On October 28 of this year, the day before his father's birthday, the younger Gilroy who is now a Senior Auditor with the City of St. Petersburg, Florida noticed an advertisement placed by the FSM Office of the National Public Auditor on a website for auditors for the position of Audit Manager for the ONPA. He responded to the advertisement, not so that he could apply for the position, but so that he could make arrangements to return the helmet to Pohnpei where he had found it when he was six years old. He contacted Sophia Pretrick of the ONPA and the two made arrangements for the return of the artifact.

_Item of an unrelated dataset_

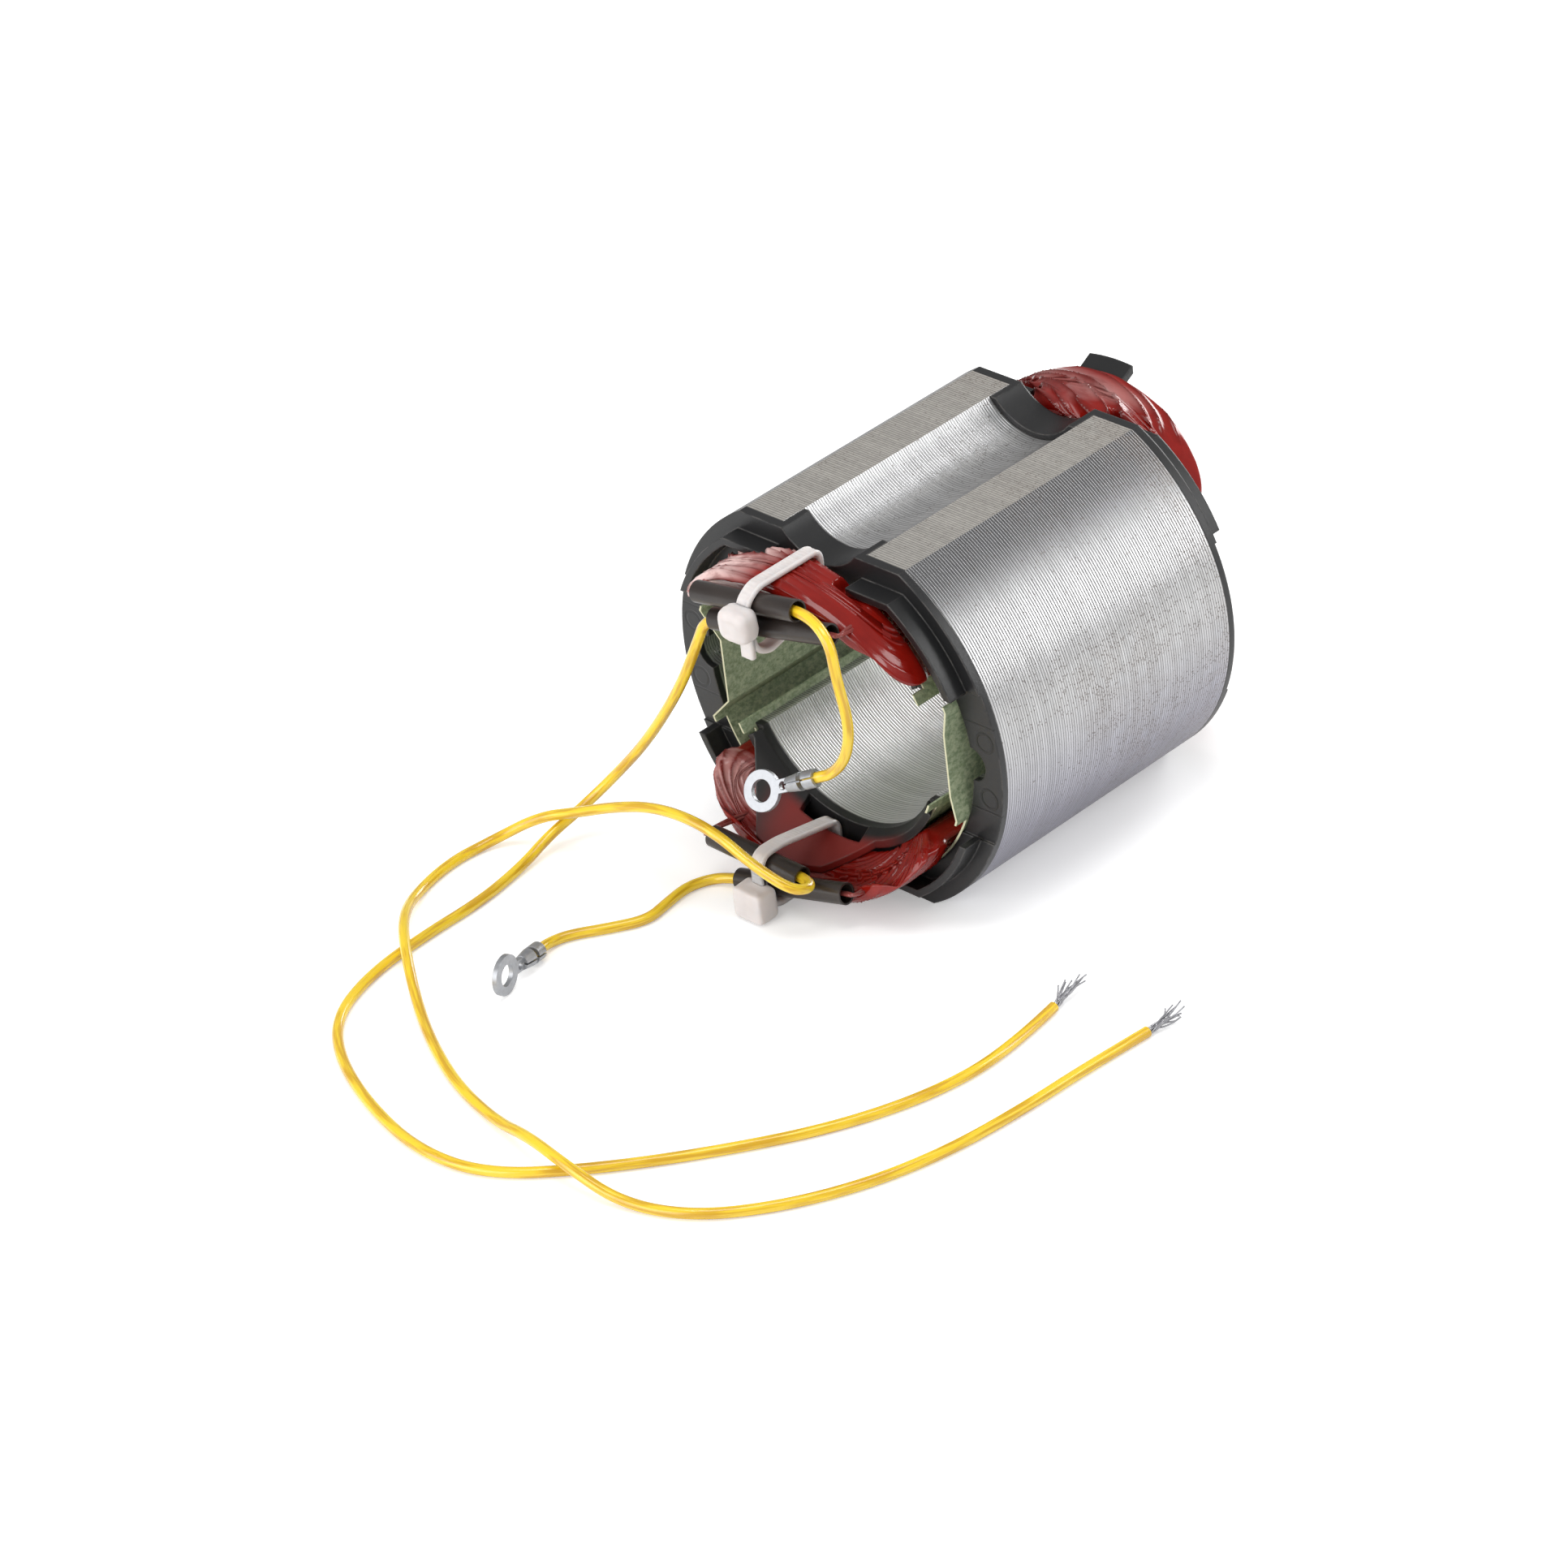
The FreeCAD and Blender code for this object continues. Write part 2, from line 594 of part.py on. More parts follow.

On Thursday, December 4, a small group of people gathered in the Governor's conference room for a very special occasion. Sophia Pretrick was one of them. On the table was an unopened box she had brought, delivered to her by Priority Mail. The return address, written in black magic marker said that the package came from Jim Gilroy of St. Petersburg, Florida.
Kohler, Pohnpei's Acting Director for the Department of Land and Natural Resources beamed like a young school child on Christmas day waiting for the box to be opened.
Dr. Rufino Mauricio, the Director of National Archives and Historic Preservation talked about the experience that many children of his generation in Pohnpei had looking for World War II artifacts in the late 50's. A hushed reverence came over the room as Governor Ehsa used scissors to open the box. He reached in and pulled out what looked like a very old upside down green pot. The helmet was in excellent condition for its years and travels.
The people in the room knew that a Japanese soldier had sat during World War II inside a fortified bunker in Pohnpei with this very helmet on his head. One could only imagine the brain cooking heat that the helmet would have generated despite the tiny holes drilled for ventilation around the crown. The webbing inside that would have kept the steaming steel off of the soldier's head had probably rotted away by the time it was unearthed in 1959.
Kohler's department has been given charge of the preservation of the helmet and its future display in the museum. "I hope that others who have historical artifacts from Pohnpei might be motivated to do the same thing as Mr. Gilroy did," said Kohler, "return them to where they belong."
The museum will be re-developed after the new State Government complex at Peilapalap, donated and constructed by the People's Republic of China, is completed.